** BEGIN COLLECTED MATERIAL **

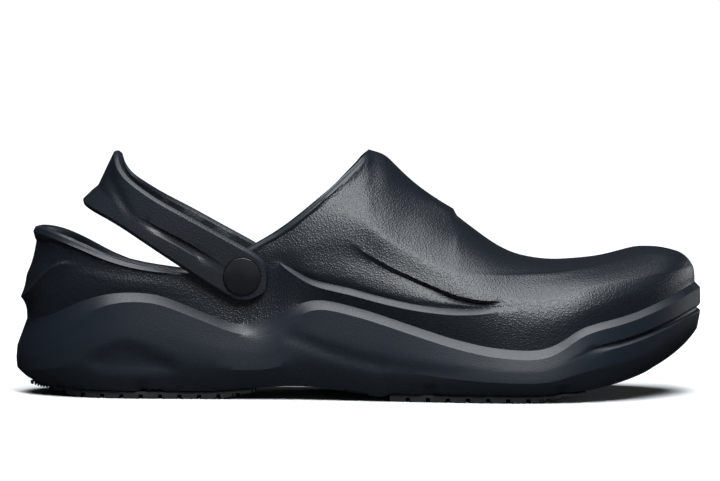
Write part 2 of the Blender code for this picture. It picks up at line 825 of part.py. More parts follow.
def mesh_object(name, verts, faces, collection, material):
    mesh = bpy.data.meshes.new(name)
    made = bmesh.new()
    corners = [made.verts.new(v) for v in verts]
    for face in faces:
        made.faces.new([corners[k] for k in face])
    bmesh.ops.remove_doubles(made, verts=made.verts, dist=2e-6)
    bmesh.ops.dissolve_degenerate(made, dist=1e-7, edges=made.edges)
    bmesh.ops.recalc_face_normals(made, faces=made.faces)
    made.to_mesh(mesh)
    made.free()
    mesh.shade_smooth()
    mesh.set_sharp_from_angle(angle=math.radians(35))
    mesh.materials.append(material)
    thing = bpy.data.objects.new(name, mesh)
    collection.objects.link(thing)
    return thing


def stitch(sheets):
    """Vertices and quads of several grids, each a list of rows of points."""
    verts, faces = [], []
    for sheet in sheets:
        start, width = len(verts), len(sheet[0])
        for row in sheet:
            verts += [tuple(point) for point in row]
        for r in range(len(sheet) - 1):
            for c in range(width - 1):
                a = start + r * width + c
                faces.append((a, a + 1, a + 1 + width, a + width))
    return verts, faces


def build_moulding(columns, faces_y, collection, material):
    """The upper and midsole in one hollow solid, open at the collar."""
    grid, normals = smooth_normals(columns)
    outer, inner = {}, {}
    for side in (-1, 1):
        for k in range(columns.count):
            rows = outer_column(columns, side, k)
            split = len(SIDE_ROWS)
            outer[side, k] = rows[:split] + [
                flatten_boss(p, side, faces_y, False) for p in rows[split:]
            ]
            rows = inner_column(columns, side, k, grid, normals)
            walls = len(INNER_SHARES)
            inner[side, k] = [
                flatten_boss(p, side, faces_y, True) for p in rows[:walls]
            ] + rows[walls:]
    for k in range(columns.count):
        if k in (0, columns.count - 1):
            outer[1, k], inner[1, k] = outer[-1, k], inner[-1, k]
        if k >= columns.throat:
            outer[1, k][-1] = outer[-1, k][-1]
            inner[1, k][0] = inner[-1, k][0]
    beads = rim_beads(columns, outer, inner)
    sheets = []
    for side in (-1, 1):
        outside = []
        for k in range(columns.count):
            foot_side = -1 if k in (0, columns.count - 1) else side
            outside.append(bottom_column(columns, foot_side, k) + outer[side, k])
        sheets.append(outside)
        sheets.append([inner[side, k] for k in range(columns.count)])
        rim = []
        for k in range(columns.throat + 1):
            rim.append([outer[side, k][-1]] + beads[side, k] + [inner[side, k][0]])
        sheets.append(rim)
    verts, faces = stitch(sheets)
    return mesh_object("upper_and_midsole", verts, faces, collection, material)


def build_insole(columns, collection, material):
    """The loose insole: a thin pad on the footbed, a little inside its edge."""
    grid, normals = smooth_normals(columns)
    sheets = []
    picked = sorted(set(range(0, columns.count, 2)) | {columns.count - 1})
    for side in (-1, 1):
        rows = []
        for k in picked:
            low = grid[side, k][-1] - normals[side, k][-1] * WALL
            edge = footbed_edge(columns, side, k, low) + INSOLE_MARGIN
            reach = columns.reach(side, k)
            row = []
            for share, lift in (
                (1.0, GAP), (0.5, GAP), (0.14, GAP), (0.05, 0.0012 + GAP),
                (0.0, 0.0022), (0.0, 0.75 * INSOLE_THICKNESS), (0.05, INSOLE_THICKNESS),
                (0.5, INSOLE_THICKNESS), (1.0, INSOLE_THICKNESS),
            ):
                flat = columns.point(side, k, mix(edge, reach, share), 0.0)
                row.append(np.array([flat[0], flat[1], footbed(flat[0]) + lift]))
            rows.append(row)
        sheets.append(rows)
    for end in (0, -1):
        sheets[1][end] = sheets[0][end]
    verts, faces = stitch(sheets)
    return mesh_object("insole", verts, faces, collection, material)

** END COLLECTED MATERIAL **

PROMPT:
All lines from the beginning of the material above through the one with "return verts, faces" need to be returned exactly; please return those and only those.

EXERCISE RESULT:
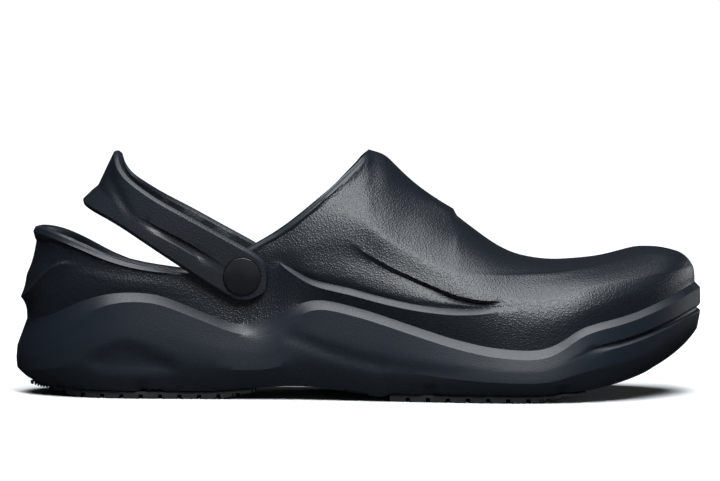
Write part 2 of the Blender code for this picture. It picks up at line 825 of part.py. More parts follow.
def mesh_object(name, verts, faces, collection, material):
    mesh = bpy.data.meshes.new(name)
    made = bmesh.new()
    corners = [made.verts.new(v) for v in verts]
    for face in faces:
        made.faces.new([corners[k] for k in face])
    bmesh.ops.remove_doubles(made, verts=made.verts, dist=2e-6)
    bmesh.ops.dissolve_degenerate(made, dist=1e-7, edges=made.edges)
    bmesh.ops.recalc_face_normals(made, faces=made.faces)
    made.to_mesh(mesh)
    made.free()
    mesh.shade_smooth()
    mesh.set_sharp_from_angle(angle=math.radians(35))
    mesh.materials.append(material)
    thing = bpy.data.objects.new(name, mesh)
    collection.objects.link(thing)
    return thing


def stitch(sheets):
    """Vertices and quads of several grids, each a list of rows of points."""
    verts, faces = [], []
    for sheet in sheets:
        start, width = len(verts), len(sheet[0])
        for row in sheet:
            verts += [tuple(point) for point in row]
        for r in range(len(sheet) - 1):
            for c in range(width - 1):
                a = start + r * width + c
                faces.append((a, a + 1, a + 1 + width, a + width))
    return verts, faces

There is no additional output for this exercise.